En ce moment précis de notre entretien tonton Diarra comme pour lui dire de garder un peu d’espoir, l’iman Alou Cissé se présente avec sa montre pour y changer le bracelet. L’homme de foi explique que pour lui, c’est une question d’habitude de porter une montre, sinon il ressent un grand vide. «Je porte la montre par routine mais aussi pour me situer sur les heures de prière. Si celle, dont je viens de changer le bracelet s’arrête, j’en paierai une nouvelle» pour ne pas me compliquer la tâche.
Souleymane Ouédraogo, un vieillard de 76 ans. Il est horloger de père en fils. Il exerce cette profession depuis plus de 50 ans dans l’enceinte de sa famille à Bagadadji. Il explique clairement que le téléphone portable a nui au métier. Parce que ce moyen de communication est équipé d’un système destiné à donner les indications du temps, notamment l’heure, la minute, voire la date.

Il souligne même que c’est pour ça que nos compatriotes, à l’exception des connaisseurs, ne paient plus des montres prisées. Le vieux Ouédraogo exprime sa peur de voir disparaître ce métier d’horloger dans les années à venir, peut-être même un peu avant. Personne ne peut lui reprocher de s’inquiéter pour l’avenir de sa profession. Il évoque comme facteur le désintérêt de la jeune génération pour ce métier qui, surtout ne rapporte plus.

Dans ce contexte, la menace de disparition de la profession se précise de plus en plus. Il exhorte la jeune génération à avoir du regain d’intérêt pour ce métier et à le moderniser pour sa survie mais aussi pour que les horlogers puissent vivre de leur «science».

Cheick Oumar Traoré, la vingtaine, explique que dans le contexte actuel de l’évolution du monde, porter une montre relève de la frime. Ceux qui portent une montre au bras sont très souvent bien vus, pense-t-il.
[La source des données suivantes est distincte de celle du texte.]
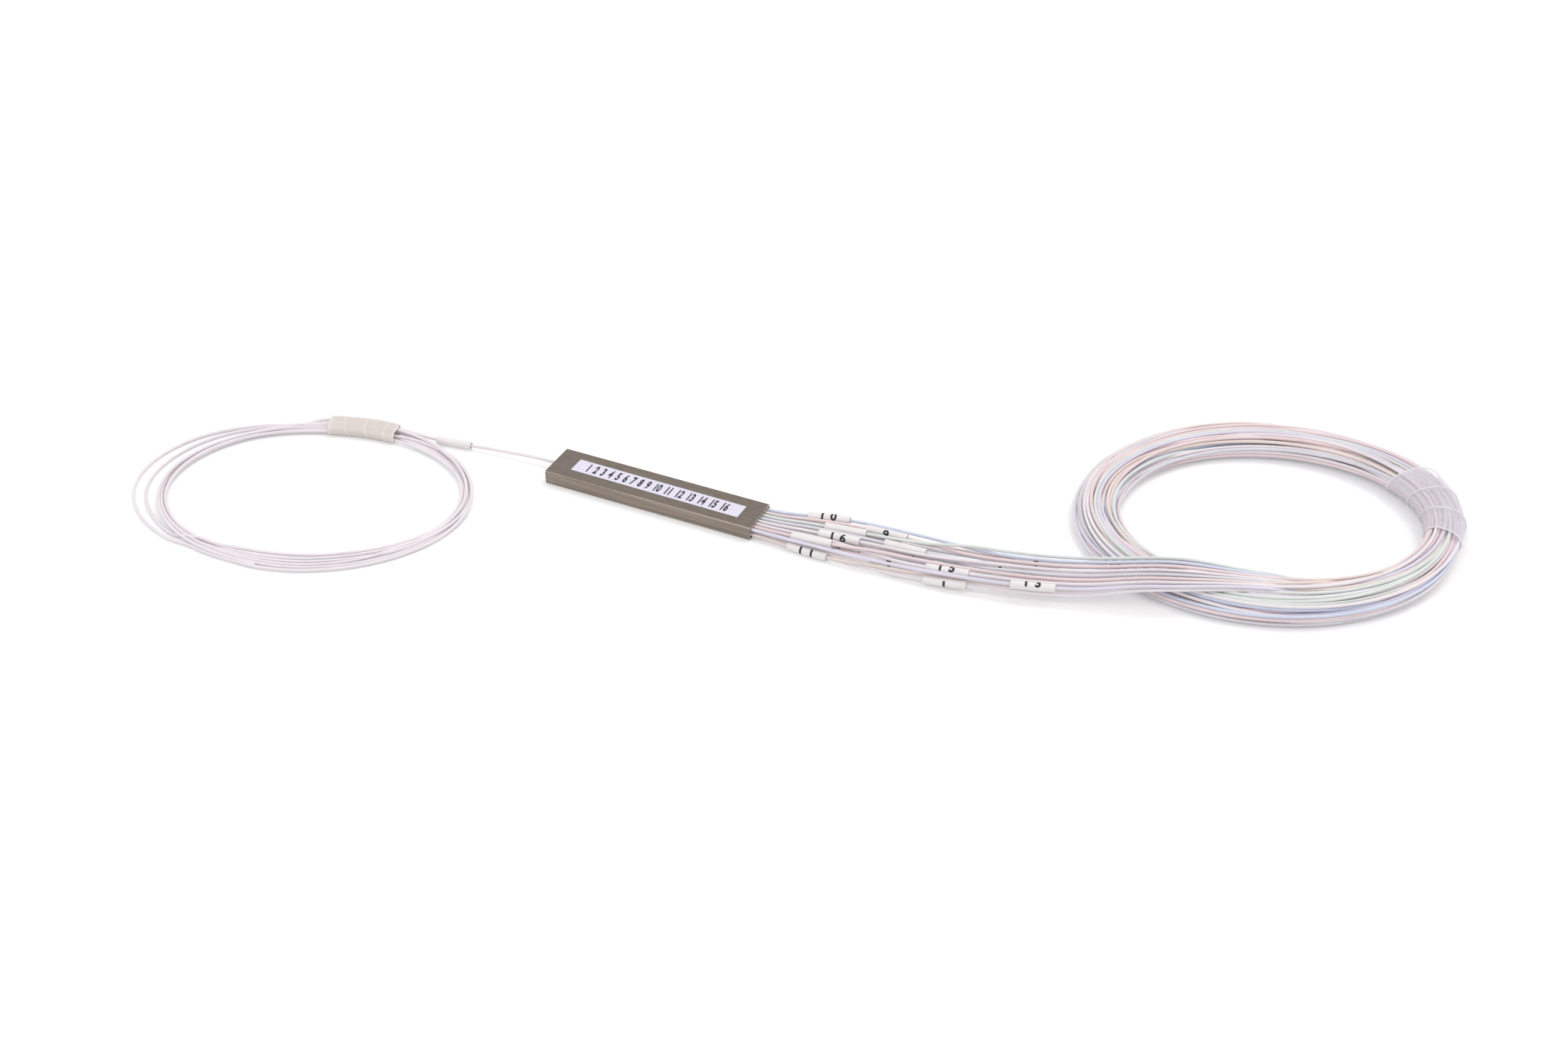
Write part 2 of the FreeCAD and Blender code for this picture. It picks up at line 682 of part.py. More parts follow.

C’est un argumentaire qui peut tenir la route, si la montre est d’une certaine qualité.

Même s’il reconnaît l’utilité de la montre à bien des égards, il la porte pour regarder l’heure parce qu’il estime avoir son téléphone pour çà. Pour lui, il est clair que c’est pour vraiment frimer.
Les horlogers sont dans une situation précaire et s’interrogent sur la survie de leur métier. De plus en plus.